◆ **INFORMATION PROVIDED**
################
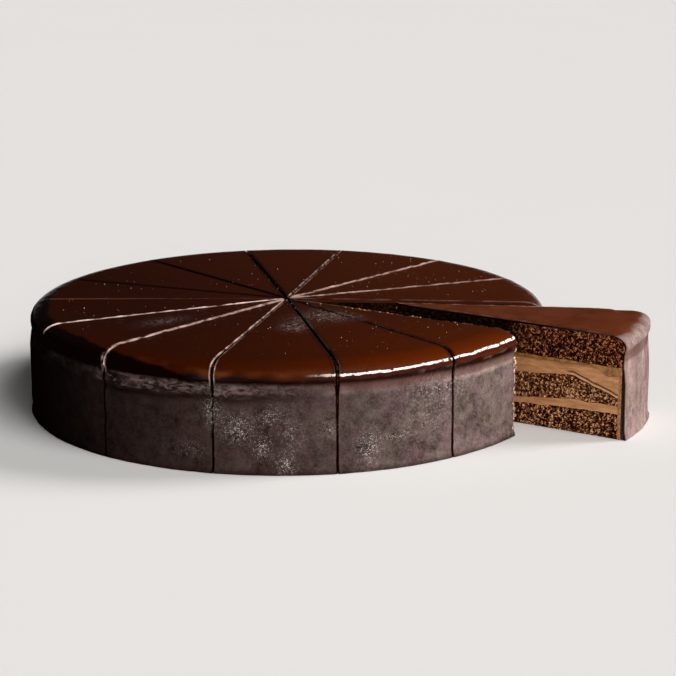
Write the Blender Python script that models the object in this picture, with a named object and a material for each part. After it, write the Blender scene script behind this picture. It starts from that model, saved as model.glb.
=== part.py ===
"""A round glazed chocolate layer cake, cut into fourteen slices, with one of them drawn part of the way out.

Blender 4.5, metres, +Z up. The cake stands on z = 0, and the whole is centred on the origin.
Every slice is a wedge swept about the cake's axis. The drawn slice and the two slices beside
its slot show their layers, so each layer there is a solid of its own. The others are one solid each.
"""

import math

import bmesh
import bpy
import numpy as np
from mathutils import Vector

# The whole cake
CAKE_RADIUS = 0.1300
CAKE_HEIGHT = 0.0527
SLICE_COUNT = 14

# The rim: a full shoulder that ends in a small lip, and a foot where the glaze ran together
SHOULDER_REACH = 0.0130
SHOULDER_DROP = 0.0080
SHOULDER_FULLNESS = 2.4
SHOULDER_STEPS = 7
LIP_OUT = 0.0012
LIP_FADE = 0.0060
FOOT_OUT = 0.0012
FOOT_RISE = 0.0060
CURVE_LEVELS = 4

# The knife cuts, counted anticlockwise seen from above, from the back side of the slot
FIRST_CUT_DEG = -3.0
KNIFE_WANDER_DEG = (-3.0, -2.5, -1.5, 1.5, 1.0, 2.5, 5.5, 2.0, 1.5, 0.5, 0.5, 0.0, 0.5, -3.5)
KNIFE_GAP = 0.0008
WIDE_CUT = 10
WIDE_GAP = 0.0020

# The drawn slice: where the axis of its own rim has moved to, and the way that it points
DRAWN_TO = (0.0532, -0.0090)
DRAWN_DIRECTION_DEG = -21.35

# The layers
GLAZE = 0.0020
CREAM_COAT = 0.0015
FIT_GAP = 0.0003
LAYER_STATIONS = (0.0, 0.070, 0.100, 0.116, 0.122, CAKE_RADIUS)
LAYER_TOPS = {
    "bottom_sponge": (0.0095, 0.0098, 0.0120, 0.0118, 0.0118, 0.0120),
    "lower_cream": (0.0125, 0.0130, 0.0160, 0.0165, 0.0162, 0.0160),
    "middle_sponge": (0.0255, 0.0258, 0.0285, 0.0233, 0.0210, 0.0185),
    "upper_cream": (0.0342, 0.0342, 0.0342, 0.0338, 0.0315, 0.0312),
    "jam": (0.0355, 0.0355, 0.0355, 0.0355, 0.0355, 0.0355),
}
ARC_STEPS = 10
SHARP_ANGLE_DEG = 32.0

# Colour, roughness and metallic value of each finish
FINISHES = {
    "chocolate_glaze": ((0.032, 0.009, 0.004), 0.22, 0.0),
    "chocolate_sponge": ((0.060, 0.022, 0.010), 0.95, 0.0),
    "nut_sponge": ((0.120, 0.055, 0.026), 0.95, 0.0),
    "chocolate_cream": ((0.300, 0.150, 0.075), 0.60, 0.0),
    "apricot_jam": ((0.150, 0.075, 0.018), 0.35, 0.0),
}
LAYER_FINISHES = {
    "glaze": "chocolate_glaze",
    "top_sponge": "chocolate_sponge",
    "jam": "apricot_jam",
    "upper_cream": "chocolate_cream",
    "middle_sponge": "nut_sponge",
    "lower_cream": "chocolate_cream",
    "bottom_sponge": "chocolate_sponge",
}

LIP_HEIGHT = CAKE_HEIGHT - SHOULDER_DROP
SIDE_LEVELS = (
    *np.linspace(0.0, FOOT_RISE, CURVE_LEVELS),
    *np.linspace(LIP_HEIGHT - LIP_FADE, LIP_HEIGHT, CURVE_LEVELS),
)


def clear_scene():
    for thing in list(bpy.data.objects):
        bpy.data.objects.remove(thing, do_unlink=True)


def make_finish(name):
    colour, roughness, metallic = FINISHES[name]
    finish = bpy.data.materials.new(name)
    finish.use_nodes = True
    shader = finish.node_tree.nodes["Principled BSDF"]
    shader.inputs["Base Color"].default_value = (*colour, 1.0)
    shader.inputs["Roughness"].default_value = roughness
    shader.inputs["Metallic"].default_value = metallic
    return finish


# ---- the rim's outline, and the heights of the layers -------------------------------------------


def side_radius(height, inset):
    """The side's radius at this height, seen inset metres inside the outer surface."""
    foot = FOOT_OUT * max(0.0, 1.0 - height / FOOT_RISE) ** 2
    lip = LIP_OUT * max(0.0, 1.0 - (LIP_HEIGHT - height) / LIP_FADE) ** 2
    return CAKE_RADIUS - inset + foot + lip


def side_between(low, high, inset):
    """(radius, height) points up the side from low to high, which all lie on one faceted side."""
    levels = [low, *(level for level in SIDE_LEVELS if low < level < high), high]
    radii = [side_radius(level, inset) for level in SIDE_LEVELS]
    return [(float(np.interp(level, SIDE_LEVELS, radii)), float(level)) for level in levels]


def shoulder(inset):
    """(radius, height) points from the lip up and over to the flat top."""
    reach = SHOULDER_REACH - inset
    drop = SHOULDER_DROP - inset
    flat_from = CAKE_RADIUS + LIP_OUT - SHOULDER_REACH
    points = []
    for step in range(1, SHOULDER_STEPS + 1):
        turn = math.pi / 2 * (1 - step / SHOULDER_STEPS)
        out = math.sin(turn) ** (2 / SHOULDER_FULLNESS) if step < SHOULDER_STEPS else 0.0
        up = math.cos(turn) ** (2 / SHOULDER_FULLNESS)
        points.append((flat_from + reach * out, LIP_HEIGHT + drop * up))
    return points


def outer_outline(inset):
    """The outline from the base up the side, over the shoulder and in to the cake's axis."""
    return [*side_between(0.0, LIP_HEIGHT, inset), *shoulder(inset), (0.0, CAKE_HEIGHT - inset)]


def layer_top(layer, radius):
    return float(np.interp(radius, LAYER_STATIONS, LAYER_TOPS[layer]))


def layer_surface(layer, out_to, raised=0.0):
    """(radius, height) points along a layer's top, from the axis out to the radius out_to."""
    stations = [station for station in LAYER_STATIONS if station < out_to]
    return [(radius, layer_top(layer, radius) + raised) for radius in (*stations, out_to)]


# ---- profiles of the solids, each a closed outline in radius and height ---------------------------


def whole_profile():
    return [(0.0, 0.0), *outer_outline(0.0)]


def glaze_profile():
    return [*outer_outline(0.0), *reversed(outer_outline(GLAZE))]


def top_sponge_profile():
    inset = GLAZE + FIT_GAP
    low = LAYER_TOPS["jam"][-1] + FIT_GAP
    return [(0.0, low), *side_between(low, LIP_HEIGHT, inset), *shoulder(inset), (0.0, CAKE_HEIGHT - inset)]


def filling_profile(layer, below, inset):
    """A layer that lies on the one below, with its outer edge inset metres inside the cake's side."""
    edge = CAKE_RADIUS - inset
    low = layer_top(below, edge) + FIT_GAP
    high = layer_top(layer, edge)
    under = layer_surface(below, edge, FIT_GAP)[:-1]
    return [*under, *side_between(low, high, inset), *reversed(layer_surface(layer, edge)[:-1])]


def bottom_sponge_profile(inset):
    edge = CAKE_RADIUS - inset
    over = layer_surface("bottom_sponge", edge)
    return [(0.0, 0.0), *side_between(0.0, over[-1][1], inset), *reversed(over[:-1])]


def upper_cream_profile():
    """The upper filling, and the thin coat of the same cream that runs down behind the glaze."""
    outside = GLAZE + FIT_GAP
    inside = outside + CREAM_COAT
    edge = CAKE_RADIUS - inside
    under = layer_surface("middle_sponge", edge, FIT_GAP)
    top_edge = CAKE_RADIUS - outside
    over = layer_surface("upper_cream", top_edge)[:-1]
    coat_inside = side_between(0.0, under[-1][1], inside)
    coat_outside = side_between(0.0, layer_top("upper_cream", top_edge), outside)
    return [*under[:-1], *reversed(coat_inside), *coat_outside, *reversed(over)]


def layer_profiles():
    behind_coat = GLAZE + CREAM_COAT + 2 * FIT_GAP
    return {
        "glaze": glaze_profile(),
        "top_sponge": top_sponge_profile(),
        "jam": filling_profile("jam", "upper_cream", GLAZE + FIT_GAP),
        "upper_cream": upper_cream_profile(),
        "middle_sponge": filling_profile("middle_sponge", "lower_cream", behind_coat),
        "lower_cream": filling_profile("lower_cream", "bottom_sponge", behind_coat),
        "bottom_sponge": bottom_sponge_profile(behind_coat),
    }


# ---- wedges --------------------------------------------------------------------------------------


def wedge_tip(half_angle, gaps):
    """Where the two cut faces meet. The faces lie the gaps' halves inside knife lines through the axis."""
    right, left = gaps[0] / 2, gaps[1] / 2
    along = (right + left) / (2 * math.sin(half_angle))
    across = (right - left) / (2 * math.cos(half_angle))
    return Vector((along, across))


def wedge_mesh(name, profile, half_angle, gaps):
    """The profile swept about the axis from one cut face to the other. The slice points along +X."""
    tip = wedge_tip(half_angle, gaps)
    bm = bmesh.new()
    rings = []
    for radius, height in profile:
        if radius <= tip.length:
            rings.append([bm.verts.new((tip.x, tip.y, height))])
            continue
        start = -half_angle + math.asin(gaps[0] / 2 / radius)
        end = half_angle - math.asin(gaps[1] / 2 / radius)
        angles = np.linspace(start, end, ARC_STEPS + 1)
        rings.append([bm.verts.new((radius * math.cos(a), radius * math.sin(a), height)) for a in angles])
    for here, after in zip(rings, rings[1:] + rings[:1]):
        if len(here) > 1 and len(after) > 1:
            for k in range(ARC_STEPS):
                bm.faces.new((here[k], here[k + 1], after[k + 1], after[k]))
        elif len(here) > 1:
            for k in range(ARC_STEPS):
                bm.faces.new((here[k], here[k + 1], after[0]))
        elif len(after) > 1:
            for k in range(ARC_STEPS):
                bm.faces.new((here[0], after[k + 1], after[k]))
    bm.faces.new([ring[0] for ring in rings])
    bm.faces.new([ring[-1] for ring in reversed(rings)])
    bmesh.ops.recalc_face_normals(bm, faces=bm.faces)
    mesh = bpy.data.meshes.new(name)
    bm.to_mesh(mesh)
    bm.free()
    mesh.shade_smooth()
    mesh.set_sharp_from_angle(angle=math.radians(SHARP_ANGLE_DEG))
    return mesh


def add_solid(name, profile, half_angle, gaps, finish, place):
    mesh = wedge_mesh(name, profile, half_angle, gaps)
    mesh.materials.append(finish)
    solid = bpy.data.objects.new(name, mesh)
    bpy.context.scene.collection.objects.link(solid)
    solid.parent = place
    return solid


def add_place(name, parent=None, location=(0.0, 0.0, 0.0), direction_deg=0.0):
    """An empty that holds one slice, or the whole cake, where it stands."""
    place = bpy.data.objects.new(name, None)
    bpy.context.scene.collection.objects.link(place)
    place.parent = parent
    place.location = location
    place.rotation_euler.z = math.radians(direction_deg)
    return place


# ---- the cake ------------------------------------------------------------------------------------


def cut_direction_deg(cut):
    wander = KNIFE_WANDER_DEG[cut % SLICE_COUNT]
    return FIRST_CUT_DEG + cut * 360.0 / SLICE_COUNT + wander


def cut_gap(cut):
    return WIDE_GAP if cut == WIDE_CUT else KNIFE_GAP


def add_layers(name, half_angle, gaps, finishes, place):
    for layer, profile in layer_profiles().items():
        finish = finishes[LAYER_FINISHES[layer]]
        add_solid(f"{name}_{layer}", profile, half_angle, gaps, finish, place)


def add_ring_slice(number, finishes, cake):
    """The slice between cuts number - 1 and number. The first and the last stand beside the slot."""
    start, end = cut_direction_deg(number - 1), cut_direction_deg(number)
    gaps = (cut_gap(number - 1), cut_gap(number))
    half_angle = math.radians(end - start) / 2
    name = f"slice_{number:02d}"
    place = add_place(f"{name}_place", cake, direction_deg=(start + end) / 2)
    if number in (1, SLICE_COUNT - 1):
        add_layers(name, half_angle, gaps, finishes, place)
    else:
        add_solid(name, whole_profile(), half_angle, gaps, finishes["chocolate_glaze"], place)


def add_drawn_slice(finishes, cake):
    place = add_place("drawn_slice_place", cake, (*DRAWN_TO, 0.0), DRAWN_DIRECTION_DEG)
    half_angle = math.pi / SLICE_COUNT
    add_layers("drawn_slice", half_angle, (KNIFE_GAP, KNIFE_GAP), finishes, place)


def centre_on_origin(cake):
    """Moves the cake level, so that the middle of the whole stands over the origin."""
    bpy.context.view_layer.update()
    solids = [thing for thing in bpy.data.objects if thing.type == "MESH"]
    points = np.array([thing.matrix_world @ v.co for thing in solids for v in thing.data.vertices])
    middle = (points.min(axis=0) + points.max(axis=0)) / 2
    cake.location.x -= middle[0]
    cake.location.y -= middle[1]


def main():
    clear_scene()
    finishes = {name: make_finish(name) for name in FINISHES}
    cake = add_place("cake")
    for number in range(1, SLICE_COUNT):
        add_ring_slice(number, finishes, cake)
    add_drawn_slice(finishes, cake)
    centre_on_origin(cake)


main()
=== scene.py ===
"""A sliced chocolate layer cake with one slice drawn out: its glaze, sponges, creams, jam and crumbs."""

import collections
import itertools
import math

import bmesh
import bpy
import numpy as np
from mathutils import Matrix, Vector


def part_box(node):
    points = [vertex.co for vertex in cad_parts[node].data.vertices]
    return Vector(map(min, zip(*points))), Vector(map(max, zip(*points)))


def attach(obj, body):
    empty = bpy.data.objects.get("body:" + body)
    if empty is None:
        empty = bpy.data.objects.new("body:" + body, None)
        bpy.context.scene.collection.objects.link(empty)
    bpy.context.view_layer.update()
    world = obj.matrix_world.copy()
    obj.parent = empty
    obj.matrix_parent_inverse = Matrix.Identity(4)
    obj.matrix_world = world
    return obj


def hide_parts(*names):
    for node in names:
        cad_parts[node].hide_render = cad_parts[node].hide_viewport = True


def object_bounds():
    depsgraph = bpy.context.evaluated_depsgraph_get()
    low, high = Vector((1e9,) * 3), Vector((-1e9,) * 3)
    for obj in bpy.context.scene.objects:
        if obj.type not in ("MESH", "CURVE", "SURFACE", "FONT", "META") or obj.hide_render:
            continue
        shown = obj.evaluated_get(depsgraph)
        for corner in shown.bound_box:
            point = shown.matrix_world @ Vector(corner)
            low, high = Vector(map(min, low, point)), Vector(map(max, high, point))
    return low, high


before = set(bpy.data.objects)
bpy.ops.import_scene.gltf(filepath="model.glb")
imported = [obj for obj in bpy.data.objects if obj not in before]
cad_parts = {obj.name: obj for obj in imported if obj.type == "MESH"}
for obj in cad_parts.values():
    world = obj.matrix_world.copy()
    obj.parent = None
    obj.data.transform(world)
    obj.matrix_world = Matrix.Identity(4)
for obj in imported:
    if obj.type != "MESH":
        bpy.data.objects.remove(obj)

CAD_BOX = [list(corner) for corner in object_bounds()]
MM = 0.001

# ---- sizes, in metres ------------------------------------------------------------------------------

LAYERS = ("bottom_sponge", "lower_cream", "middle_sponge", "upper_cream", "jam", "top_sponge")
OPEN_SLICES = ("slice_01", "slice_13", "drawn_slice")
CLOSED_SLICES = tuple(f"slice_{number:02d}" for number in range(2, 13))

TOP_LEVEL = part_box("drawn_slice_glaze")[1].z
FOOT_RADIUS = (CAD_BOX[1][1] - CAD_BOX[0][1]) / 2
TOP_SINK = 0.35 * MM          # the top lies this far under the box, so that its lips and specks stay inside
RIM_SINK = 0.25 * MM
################
◆ **SET EXERCISE**
Solely the line containing "points = np.array([thing.matrix_world", the line containing "obj.matrix_world = world", and the lines between them are to be given again, exactly as written.

◆ **FINISHED ANSWER**
    points = np.array([thing.matrix_world @ v.co for thing in solids for v in thing.data.vertices])
    middle = (points.min(axis=0) + points.max(axis=0)) / 2
    cake.location.x -= middle[0]
    cake.location.y -= middle[1]


def main():
    clear_scene()
    finishes = {name: make_finish(name) for name in FINISHES}
    cake = add_place("cake")
    for number in range(1, SLICE_COUNT):
        add_ring_slice(number, finishes, cake)
    add_drawn_slice(finishes, cake)
    centre_on_origin(cake)


main()
=== scene.py ===
"""A sliced chocolate layer cake with one slice drawn out: its glaze, sponges, creams, jam and crumbs."""

import collections
import itertools
import math

import bmesh
import bpy
import numpy as np
from mathutils import Matrix, Vector


def part_box(node):
    points = [vertex.co for vertex in cad_parts[node].data.vertices]
    return Vector(map(min, zip(*points))), Vector(map(max, zip(*points)))


def attach(obj, body):
    empty = bpy.data.objects.get("body:" + body)
    if empty is None:
        empty = bpy.data.objects.new("body:" + body, None)
        bpy.context.scene.collection.objects.link(empty)
    bpy.context.view_layer.update()
    world = obj.matrix_world.copy()
    obj.parent = empty
    obj.matrix_parent_inverse = Matrix.Identity(4)
    obj.matrix_world = world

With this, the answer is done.